In an example, if a primitive has LUT index 3 in the first tag
buffer flush and LUT index 1 in the subsequent tag buffer flush,
the mapping of this primitive may be updated from 1 to 3 if the
more fully populated stored last task is merged backwards (option
3) and from 3 to 1 if the more fully populated stored last task is
merged forwards (option 2). More generally, when the mapping data
is transformed it is updated to include the LUT index for the
primitive in the pass that the task is being merged into,
irrespective of whether the primitive existed in the previous pass
(and hence does not have a prior LUT index) or not.
[0072] As described above, one of the criteria that determine
whether a fragment from a tag buffer flush can be added to the
stored last task from the immediately previous tag buffer flush is
whether the limit on the number of primitive blocks per task is
exceeded. In many examples this limit is set to one primitive block
per task. In various examples, this limit may alternatively be set
to two primitive blocks per task and in such examples there is a
higher probability that fragments can be added to the stored last
task and hence a higher probability that the stored last task can
be fully populated with fragments. However, permitting two
primitive blocks per task requires the task to be able to store
pointers to two different primitive blocks (e.g. pointers to two
allocations of local storage, which may be referred to as a
`coefficient store`, one allocation for each primitive block) and
may require additional local storage (e.g. because a task of a
subsequent pass cannot reuse the allocation of a stored last task
even if they relate to the same primitives from the same primitive
block). In various examples this relaxation of the limit on the
number of primitive blocks per task from one to two may only apply
to stored last tasks and not to other tasks that are generated
following a tag buffer flush. In other examples, the same limit on
primitive blocks per task may be used for all tasks that are
generated.

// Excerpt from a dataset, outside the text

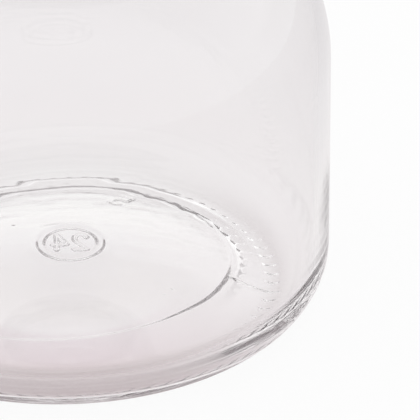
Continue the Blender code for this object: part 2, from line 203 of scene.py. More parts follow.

Where the fragments added can be from a different
primitive block to the original fragments in the stored last task
(i.e. a different primitive block to the fragments added from the
previous tag buffer flush), it may not be necessary to transform
data in the primitive LUT since any difference in primitive
indexing can be accommodated by the second primitive block pointer
e.g. a primitive may be uniquely identified by two LUT indexes: an
index to the primitive LUT and an index to the primitive block
LUT.
[0073] Whilst the methods described above limit tasks such that any
task cannot contain overlapping fragments, if the pipeline in which
the methods are implemented enforces in-order processing of
instances (i.e. fragments) within a task (e.g. within the TSU) and
with regards to output buffer and depth buffer updates (such that
updates are executed in the same order the instances were added to
the task), then this requirement can be relaxed and overlap checks
omitted when adding fragments to the stored task.
[0074] By allowing multiple primitive blocks per task and/or
intra-task fragment overlap, the overall efficiency increase that
is achieved by using the methods described herein is increased
because there is a higher probability of more fully populating the
stored last task.
[0075] In variations of the methods described above, the addition
of fragments to further populate a stored task (in blocks 210 and
312) may be implemented at a predefined granularity, e.g. in blocks
of fragments (e.g. 2.times.2 blocks of fragments) and this may
result in simpler calculations (and hence reduced hardware to
perform these calculations) and the previous-pass mask may be
smaller (and hence require less memory to store). However, by
reducing the granularity at which fragments are added (i.e. by
adding more than one fragment at a time), and assessments made to
determine whether fragments (or groups thereof) can be added to a
stored task, reduces the efficiency because the further populated
task will be more likely to be less full than where fragments are
added individually.
[0076] FIG. 4 shows a computer system in which the methods
described herein may be implemented. The computer system comprises
a CPU 402, a GPU 404, a memory 406 and other devices 414, such as a
display 416, speakers 418 and a camera 420. The GPU 404 may
comprise a pipeline (e.g. as shown in FIG. 1) that implements a
method as described herein. The components of the computer system
can communicate with each other via a communications bus 422.
[0077] The system of FIG. 4 and the pipeline 100 of FIG. 1 are
shown as comprising a number of functional blocks. This is
schematic only and is not intended to define a strict division
between different logic elements of such entities. Each functional
block may be provided in any suitable manner. It is to be
understood that intermediate values described herein as being
formed by a functional block need not be physically generated by
the particular functional block at any point and may merely
represent logical values which conveniently describe the processing
performed by the system or pipeline between its input and
output.
[0078] The graphics pipeline described herein may be embodied in
hardware on an integrated circuit. The graphics pipeline described
herein may be configured to perform any of the methods described
herein. Generally, any of the functions, methods, techniques or
components described above can be implemented in software,
firmware, hardware (e.g., fixed logic circuitry), or any
combination thereof. The terms "module," "functionality,"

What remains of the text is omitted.